# [RECORDED INFORMATION]
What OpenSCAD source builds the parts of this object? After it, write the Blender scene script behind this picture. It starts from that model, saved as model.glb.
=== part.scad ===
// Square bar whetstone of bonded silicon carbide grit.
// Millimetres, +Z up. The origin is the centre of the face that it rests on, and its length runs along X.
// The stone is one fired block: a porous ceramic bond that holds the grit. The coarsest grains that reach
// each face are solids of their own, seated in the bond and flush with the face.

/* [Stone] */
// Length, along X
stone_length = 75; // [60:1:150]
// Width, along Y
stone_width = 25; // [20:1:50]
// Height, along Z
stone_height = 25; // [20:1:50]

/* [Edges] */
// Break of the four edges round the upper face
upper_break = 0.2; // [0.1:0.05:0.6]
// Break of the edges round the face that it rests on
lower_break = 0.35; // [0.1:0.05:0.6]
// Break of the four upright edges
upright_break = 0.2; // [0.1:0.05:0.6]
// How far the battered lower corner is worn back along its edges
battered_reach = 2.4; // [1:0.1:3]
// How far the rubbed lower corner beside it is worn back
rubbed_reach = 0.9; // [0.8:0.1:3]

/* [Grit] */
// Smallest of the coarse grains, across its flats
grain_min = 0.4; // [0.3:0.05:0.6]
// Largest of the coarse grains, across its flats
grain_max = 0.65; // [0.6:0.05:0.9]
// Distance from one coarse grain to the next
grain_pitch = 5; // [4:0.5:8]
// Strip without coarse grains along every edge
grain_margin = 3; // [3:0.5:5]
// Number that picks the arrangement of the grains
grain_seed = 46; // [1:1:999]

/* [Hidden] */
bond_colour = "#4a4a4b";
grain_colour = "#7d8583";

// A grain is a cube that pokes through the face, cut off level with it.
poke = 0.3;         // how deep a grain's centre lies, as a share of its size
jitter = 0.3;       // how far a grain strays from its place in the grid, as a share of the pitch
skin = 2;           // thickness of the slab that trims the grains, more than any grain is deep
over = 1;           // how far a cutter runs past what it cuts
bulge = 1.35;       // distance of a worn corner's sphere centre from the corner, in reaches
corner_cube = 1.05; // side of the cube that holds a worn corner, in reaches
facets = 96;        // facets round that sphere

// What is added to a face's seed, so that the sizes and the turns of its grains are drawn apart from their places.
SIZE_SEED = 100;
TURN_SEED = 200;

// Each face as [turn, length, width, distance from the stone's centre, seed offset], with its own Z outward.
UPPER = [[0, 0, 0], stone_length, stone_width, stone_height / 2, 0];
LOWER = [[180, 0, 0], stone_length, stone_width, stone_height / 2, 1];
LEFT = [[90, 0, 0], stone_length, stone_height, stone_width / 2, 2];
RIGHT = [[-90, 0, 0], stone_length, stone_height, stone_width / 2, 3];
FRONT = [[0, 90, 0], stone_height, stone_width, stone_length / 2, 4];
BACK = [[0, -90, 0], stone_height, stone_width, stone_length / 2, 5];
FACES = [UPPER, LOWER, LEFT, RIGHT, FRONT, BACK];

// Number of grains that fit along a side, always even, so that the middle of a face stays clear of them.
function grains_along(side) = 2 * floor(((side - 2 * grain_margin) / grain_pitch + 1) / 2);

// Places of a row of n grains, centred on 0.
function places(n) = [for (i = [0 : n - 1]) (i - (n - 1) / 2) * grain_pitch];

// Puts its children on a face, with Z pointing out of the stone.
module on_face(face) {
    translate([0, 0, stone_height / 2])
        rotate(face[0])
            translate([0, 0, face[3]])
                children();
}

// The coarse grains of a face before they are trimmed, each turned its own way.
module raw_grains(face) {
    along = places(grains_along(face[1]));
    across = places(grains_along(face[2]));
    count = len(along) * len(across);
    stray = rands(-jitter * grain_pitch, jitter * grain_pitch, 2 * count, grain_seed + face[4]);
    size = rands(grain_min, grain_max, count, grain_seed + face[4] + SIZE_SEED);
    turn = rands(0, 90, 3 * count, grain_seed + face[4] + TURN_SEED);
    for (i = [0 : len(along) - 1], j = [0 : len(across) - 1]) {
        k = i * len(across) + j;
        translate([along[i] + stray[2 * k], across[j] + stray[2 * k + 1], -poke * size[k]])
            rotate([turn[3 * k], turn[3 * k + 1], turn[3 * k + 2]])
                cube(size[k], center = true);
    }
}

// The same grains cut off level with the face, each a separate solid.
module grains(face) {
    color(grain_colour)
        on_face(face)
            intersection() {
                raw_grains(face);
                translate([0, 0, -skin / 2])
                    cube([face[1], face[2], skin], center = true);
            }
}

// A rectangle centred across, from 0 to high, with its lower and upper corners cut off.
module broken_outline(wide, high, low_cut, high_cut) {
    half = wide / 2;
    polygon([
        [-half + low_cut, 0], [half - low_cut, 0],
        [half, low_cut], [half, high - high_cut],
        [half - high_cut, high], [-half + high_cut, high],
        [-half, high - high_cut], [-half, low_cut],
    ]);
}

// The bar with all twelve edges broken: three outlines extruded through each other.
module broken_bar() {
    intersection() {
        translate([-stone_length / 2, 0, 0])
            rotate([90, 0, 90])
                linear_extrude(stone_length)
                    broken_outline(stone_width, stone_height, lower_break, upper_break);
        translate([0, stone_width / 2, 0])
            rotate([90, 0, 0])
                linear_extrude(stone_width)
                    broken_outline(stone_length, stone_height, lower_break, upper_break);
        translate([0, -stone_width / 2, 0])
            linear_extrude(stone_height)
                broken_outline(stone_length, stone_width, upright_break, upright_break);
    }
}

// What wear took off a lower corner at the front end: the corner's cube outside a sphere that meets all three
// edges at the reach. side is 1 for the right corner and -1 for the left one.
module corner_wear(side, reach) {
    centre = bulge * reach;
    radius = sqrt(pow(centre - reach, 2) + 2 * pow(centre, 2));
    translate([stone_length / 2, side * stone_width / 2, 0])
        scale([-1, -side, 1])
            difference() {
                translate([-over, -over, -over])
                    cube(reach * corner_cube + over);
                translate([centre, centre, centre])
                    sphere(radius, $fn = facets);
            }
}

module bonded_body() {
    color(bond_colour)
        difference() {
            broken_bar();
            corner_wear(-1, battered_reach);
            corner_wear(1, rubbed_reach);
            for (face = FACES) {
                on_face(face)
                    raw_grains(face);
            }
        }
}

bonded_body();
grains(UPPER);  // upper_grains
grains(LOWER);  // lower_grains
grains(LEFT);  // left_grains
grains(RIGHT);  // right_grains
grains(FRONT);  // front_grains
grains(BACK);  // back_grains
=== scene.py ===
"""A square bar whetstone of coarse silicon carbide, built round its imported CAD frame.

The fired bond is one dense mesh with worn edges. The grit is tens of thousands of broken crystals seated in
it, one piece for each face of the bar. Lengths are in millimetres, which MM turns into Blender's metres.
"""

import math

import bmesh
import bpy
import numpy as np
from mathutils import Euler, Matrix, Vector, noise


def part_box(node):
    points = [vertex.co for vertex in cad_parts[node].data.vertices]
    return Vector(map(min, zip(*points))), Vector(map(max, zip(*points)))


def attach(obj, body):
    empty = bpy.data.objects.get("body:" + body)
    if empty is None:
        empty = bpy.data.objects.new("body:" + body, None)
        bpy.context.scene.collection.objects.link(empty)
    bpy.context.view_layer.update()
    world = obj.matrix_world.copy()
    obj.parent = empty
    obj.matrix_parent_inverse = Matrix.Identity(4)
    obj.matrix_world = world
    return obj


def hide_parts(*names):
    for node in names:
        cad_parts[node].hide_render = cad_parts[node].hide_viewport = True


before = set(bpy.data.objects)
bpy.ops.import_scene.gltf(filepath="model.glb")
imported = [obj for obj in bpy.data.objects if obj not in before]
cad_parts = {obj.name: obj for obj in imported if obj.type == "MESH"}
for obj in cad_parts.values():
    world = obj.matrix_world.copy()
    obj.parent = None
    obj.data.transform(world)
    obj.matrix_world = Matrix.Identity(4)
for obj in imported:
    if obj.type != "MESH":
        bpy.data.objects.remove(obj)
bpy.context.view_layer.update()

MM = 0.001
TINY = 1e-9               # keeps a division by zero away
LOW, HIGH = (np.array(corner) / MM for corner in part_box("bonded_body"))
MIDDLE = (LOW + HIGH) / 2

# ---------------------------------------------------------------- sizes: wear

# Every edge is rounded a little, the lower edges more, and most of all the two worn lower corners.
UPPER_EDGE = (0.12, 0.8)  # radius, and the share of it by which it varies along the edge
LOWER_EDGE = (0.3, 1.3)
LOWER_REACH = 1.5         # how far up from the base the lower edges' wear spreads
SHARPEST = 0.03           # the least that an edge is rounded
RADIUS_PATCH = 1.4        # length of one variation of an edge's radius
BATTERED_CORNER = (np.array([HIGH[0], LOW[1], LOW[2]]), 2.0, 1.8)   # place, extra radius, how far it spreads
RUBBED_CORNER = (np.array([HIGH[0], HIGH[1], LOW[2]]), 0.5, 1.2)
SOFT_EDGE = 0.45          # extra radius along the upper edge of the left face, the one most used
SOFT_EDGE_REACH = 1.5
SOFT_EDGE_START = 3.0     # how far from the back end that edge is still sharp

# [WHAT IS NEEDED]
Tally how many lines of the data include the word "objects". Write the number and nothing else.

# [RESPONSE]
6